Exercise directions: Take the data below and extract the lines from the one with "Continue the Blender" to the one with "foot in FEET])", inclusive, exactly as written.

(Records with modeling code)
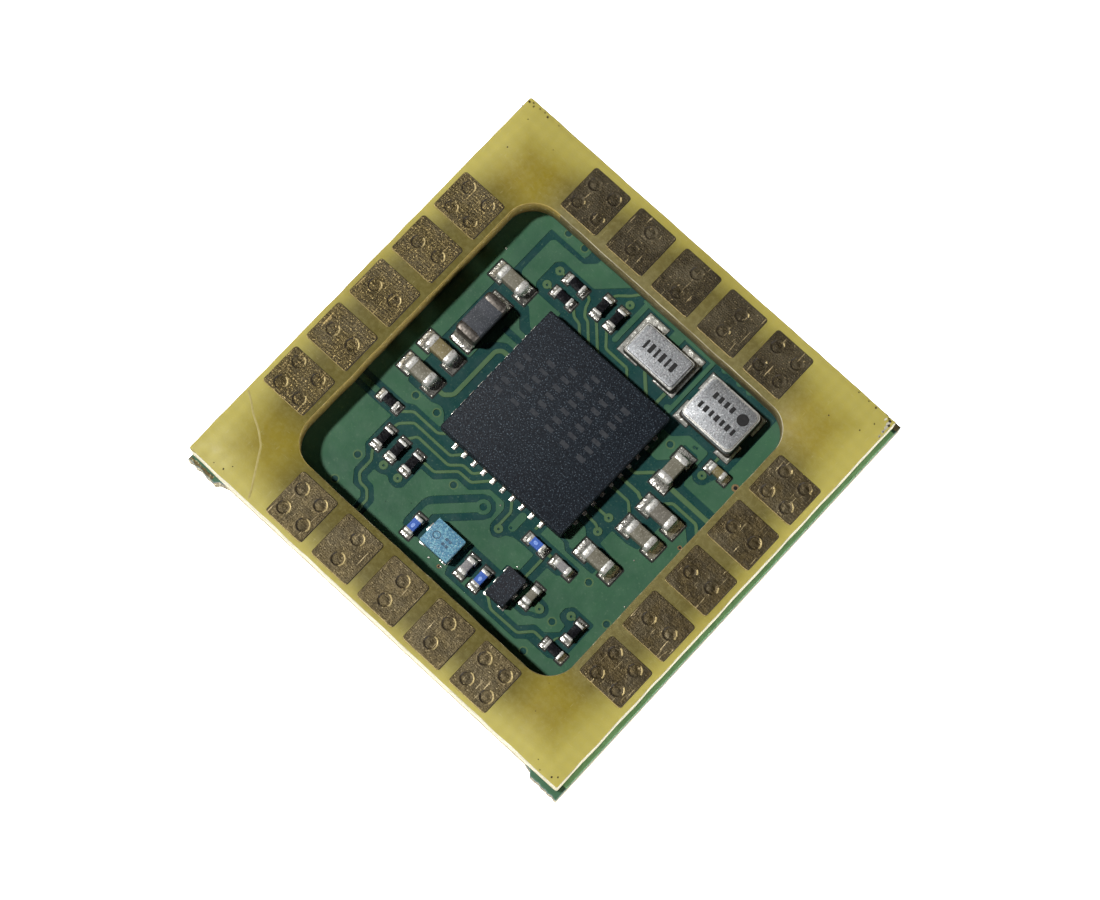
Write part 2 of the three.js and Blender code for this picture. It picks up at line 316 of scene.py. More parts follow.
class Finish:
    """A procedural material. Its texture coordinates are millimetres in the row frame."""

    def __init__(self, name, color, roughness, metallic=0.0, specular=0.5):
        self.material = bpy.data.materials.new(name)
        self.material.use_nodes = True
        self.tree = self.material.node_tree
        self.shader = self.tree.nodes["Principled BSDF"]
        self.color = color
        self.set("Base Color", color)
        self.set("Roughness", roughness)
        self.set("Metallic", metallic)
        self.set("Specular IOR Level", specular)
        self.normal = None
        coordinates = self.tree.nodes.new("ShaderNodeTexCoord")
        self.place = coordinates.outputs["Object"]
        self.place = self.scaled((1 / MM, 1 / MM, 1 / MM))

    def set(self, socket, value):
        self.shader.inputs[socket].default_value = value

    def link(self, source, target):
        self.tree.links.new(source, target)

    def scaled(self, scale, turn=0.0):
        node = self.tree.nodes.new("ShaderNodeMapping")
        node.inputs["Scale"].default_value = scale
        node.inputs["Rotation"].default_value = (0.0, 0.0, turn)
        self.link(self.place, node.inputs["Vector"])
        return node.outputs["Vector"]

    def noise(self, per_mm, detail=2.0, stretch=(1, 1, 1), turn=0.0, roughness=0.5):
        node = self.tree.nodes.new("ShaderNodeTexNoise")
        node.inputs["Scale"].default_value = per_mm
        node.inputs["Detail"].default_value = detail
        node.inputs["Roughness"].default_value = roughness
        self.link(self.scaled(stretch, turn), node.inputs["Vector"])
        return node.outputs["Fac"]

    def cells(self, per_mm):
        node = self.tree.nodes.new("ShaderNodeTexVoronoi")
        node.inputs["Scale"].default_value = per_mm
        self.link(self.scaled((1, 1, 1)), node.inputs["Vector"])
        return node.outputs["Distance"]

    def waves(self, pitch, direction, distortion=0.0, detail_per_mm=1.0):
        """Even ridges across a direction, a pitch apart."""
        node = self.tree.nodes.new("ShaderNodeTexWave")
        node.bands_direction = direction
        node.inputs["Scale"].default_value = 0.314 / pitch
        node.inputs["Distortion"].default_value = distortion
        node.inputs["Detail Scale"].default_value = detail_per_mm
        self.link(self.place, node.inputs["Vector"])
        return node.outputs["Fac"]

    def axis(self, index):
        node = self.tree.nodes.new("ShaderNodeSeparateXYZ")
        self.link(self.place, node.inputs["Vector"])
        return node.outputs[index]

    def math(self, operation, first, second=0.0):
        node = self.tree.nodes.new("ShaderNodeMath")
        node.operation = operation
        for socket, value in zip(node.inputs, (first, second)):
            if isinstance(value, (int, float)):
                socket.default_value = value
            else:
                self.link(value, socket)
        return node.outputs["Value"]

    def span(self, value, low, high, start=0.0, end=1.0):
        """Maps low..high to start..end, held at both ends."""
        node = self.tree.nodes.new("ShaderNodeMapRange")
        self.link(value, node.inputs["Value"])
        for socket, number in zip(node.inputs[1:5], (low, high, start, end)):
            socket.default_value = number
        return node.outputs["Result"]

    def mix(self, factor, first, second):
        node = self.tree.nodes.new("ShaderNodeMix")
        node.data_type = "RGBA"
        self.link(factor, node.inputs["Factor"])
        for socket, value in zip((node.inputs[6], node.inputs[7]), (first, second)):
            if isinstance(value, tuple):
                socket.default_value = value
            else:
                self.link(value, socket)
        return node.outputs[2]

    def tint(self, factor, color):
        """Mixes the colour so far towards another where factor is 1."""
        self.color = self.mix(factor, self.color, color)
        return self

    def bump(self, height, depth, strength=1.0):
        """Adds relief of a depth in millimetres."""
        node = self.tree.nodes.new("ShaderNodeBump")
        node.inputs["Distance"].default_value = depth * MM
        node.inputs["Strength"].default_value = strength
        self.link(height, node.inputs["Height"])
        if self.normal is not None:
            self.link(self.normal, node.inputs["Normal"])
        self.normal = node.outputs["Normal"]
        return self

    def rough(self, source):
        self.link(source, self.shader.inputs["Roughness"])
        return self

    def done(self):
        if not isinstance(self.color, tuple):
            self.link(self.color, self.shader.inputs["Base Color"])
        if self.normal is not None:
            self.link(self.normal, self.shader.inputs["Normal"])
        return self.material


def solder_mask(name, color, deep, roughness=0.36):
    """Green lacquer with slow tone changes, pores and a faint orange-peel surface."""
    finish = Finish(name, color, roughness, specular=0.45)
    finish.tint(finish.span(finish.noise(0.9, 3), 0.35, 0.7), deep)
    finish.tint(finish.span(finish.noise(14, 2), 0.62, 0.8, 0.0, 0.35), srgb(120, 150, 120))
    finish.tint(finish.span(finish.cells(1.6), 0.02, 0.06, 0.55, 0.0), srgb(22, 44, 36))
    finish.rough(finish.span(finish.noise(3, 2), 0.3, 0.7, roughness - 0.06, roughness + 0.08))
    finish.bump(finish.noise(9, 3), 0.006, 0.6)
    return finish.done()


def bare_laminate(name, color, edge_glow_color, shade_color):
    """Glass-epoxy without copper: cloudy, with a painted glow towards the outer edges and painted shade
    between the lands.
    """
    finish = Finish(name, color, 0.5, specular=0.25)
    x = finish.math("ABSOLUTE", finish.math("SUBTRACT", finish.axis(0), ARRAY_X))
    y = finish.math("ABSOLUTE", finish.math("SUBTRACT", finish.axis(1), ARRAY_Y))
    far = finish.math("MAXIMUM", x, y)
    near = finish.math("MINIMUM", x, y)
    cloud = finish.noise(0.55, 3)
    finish.tint(finish.span(cloud, 0.35, 0.7, 0.0, 0.2), edge_glow_color)
    # Painted shade: the laminate between the lands is darkened.
    beside = finish.span(near, 4.3, 5.4, 1.0, 0.0)
    inner = finish.span(far, 7.2, 7.5, 1.0, 0.25)
    finish.tint(finish.math("MULTIPLY", finish.math("MULTIPLY", beside, inner), 0.85), shade_color)
    # Painted glow: the laminate grows paler towards its outer edges, as where light comes through it.
    outward = finish.math("ADD", far, finish.math("MULTIPLY", near, 0.12))
    finish.tint(finish.span(outward, 6.95, 7.95, 0.0, 0.95), edge_glow_color)
    weave = finish.math("ADD", finish.waves(0.42, "X", 1.2), finish.waves(0.42, "Y", 1.2))
    finish.tint(finish.span(weave, 0.3, 1.9, 0.1, 0.0), srgb(120, 105, 50))
    finish.tint(finish.span(finish.noise(7, 4, roughness=0.7), 0.42, 0.66, 0.0, 0.15), srgb(186, 180, 122))
    finish.tint(finish.span(finish.noise(26, 2, (1, 0.12, 1)), 0.68, 0.8, 0.0, 0.3), srgb(205, 198, 140))
    finish.tint(finish.span(finish.noise(26, 2, (0.12, 1, 1)), 0.68, 0.8, 0.0, 0.3), srgb(205, 198, 140))
    finish.tint(finish.span(finish.cells(1.1), 0.015, 0.035, 0.8, 0.0), srgb(70, 50, 22))
    finish.rough(finish.span(finish.noise(2.5, 3), 0.3, 0.7, 0.42, 0.58))
    finish.bump(weave, 0.003, 0.5)
    finish.bump(finish.noise(16, 3), 0.006, 0.5)
    finish.set("Subsurface Weight", 0.12)
    finish.set("Subsurface Radius", (1.0, 0.92, 0.6))
    finish.set("Subsurface Scale", 0.35 * MM)
    return finish.done()


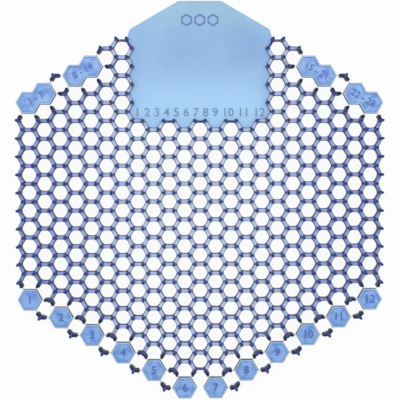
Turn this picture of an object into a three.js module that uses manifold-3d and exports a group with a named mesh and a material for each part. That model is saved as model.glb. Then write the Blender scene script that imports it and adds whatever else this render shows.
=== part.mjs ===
// Urinal deodorizer screen: one flexible moulding that lies in the bowl over the drain.
// A honeycomb mat with a post at every corner of its cells, a thin grip plate at the top,
// single pull-off tabs along the two lower edges and double pull-off tabs on the two upper edges.
// Millimetres, +Z up, +Y towards the grip plate. The origin is under the middle of the mat,
// at the level of its lowest feet.
import * as THREE from "three";
import { mergeVertices } from "three/addons/utils/BufferGeometryUtils.js";
import Module from "manifold-3d";

// Honeycomb
const CELL_PITCH = 8.5; // from the centre of one cell to the centre of the next
const STRUT_WIDTH = 1.8; // flat top of the rib between two cells
const STRUT_DEPTH = 2.8; // from that flat top to the ridge underneath
const COLUMNS = 11; // columns of cells on each side of the middle one

// Posts on the upper face and feet on the lower one
const POST_HEIGHT = 4.8;
const FOOT_HEIGHT = 4.8;
const FOOT_RADIUS = 0.9; // from a foot's axis to its three edges, at the ridge
const FOOT_TIP_RADIUS = 0.45; // the same at the blunt tip of the feet on the outermost corners

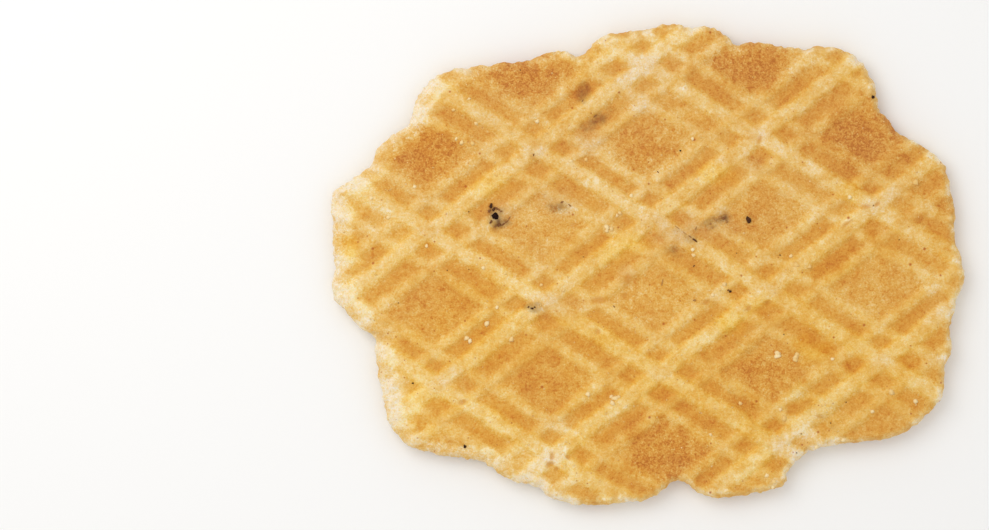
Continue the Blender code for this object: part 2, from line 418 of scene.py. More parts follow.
def underside(x, y):
    """Height of the lower face, never below the plane that the cracker rests on."""
    bumps = UNEVEN * noise_at(x, y, UNEVEN_PITCH, seed=11.0)
    return np.maximum(BROAD_RISE - pattern(x, y, FADE_WIDTH) + bumps + warp(x, y), 0)


print("feet in mm:", [[round(v / MM, 1) for v in foot] for foot in FEET])

# %% [markdown]
# ## The crust's mesh
#
# The photo shows details of a fifth of a millimetre, so the mesh needs points that close together,
# and its outer points have to lie on the rim. A square grid has even cells but a wrong outline. So
# the square is mapped to a disc ring by ring, and each ring is then stretched to the rim's reach.
# The faces of the grid stay four-sided and about equal in size.
#
# The underside uses the same grid with cells twice as large. Between the two, rows of points go round
# the rim's rounded edge.

# %% Grids of the two faces
CELLS = 128  # from the middle of the cracker to its rim
ROUNDING_MM = 0.9  # how far in from the rim the faces start to curve over
LEFT_ROUNDING_MM = 1.1  # in addition, at the left end, which is the bluntest


def disc_grid(cells):
    """Direction and share of the way out, for the points of a square grid mapped to a disc."""
    side = np.linspace(-1, 1, 2 * cells + 1)
    a, b = np.meshgrid(side, side, indexing="ij")
    wide = np.abs(a) >= np.abs(b)
    longer = np.where(wide, a, b)
    ratio = np.where(wide, b, a) / np.where(longer == 0, 1, longer)
    angle = np.where(wide, ratio * math.pi / 4, math.pi / 2 - ratio * math.pi / 4)
    return angle + np.where(longer < 0, math.pi, 0), np.abs(longer)


def rounding_at(angle):
    """Width of the rounded edge in each direction."""
    return (ROUNDING_MM + LEFT_ROUNDING_MM * leftness(np.cos(angle), np.sin(angle))) * MM


def face_points(cells, height):
    """Points of one face, with the height given by a function of x and y."""
    angle, share = disc_grid(cells)
    out = share * (reach_at(angle) - rounding_at(angle))
    x, y = (out * np.cos(angle)).ravel(), (out * np.sin(angle)).ravel()
    return np.stack([x, y, height(x, y)], axis=-1)


top_points = face_points(CELLS, top)
low_points = face_points(CELLS // 2, underside)
print(len(top_points), "points above and", len(low_points), "below")

# %% Rows of the rounded edge
RIM_ROWS = 14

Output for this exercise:
Continue the Blender code for this object: part 2, from line 418 of scene.py. More parts follow.
def underside(x, y):
    """Height of the lower face, never below the plane that the cracker rests on."""
    bumps = UNEVEN * noise_at(x, y, UNEVEN_PITCH, seed=11.0)
    return np.maximum(BROAD_RISE - pattern(x, y, FADE_WIDTH) + bumps + warp(x, y), 0)


print("feet in mm:", [[round(v / MM, 1) for v in foot] for foot in FEET])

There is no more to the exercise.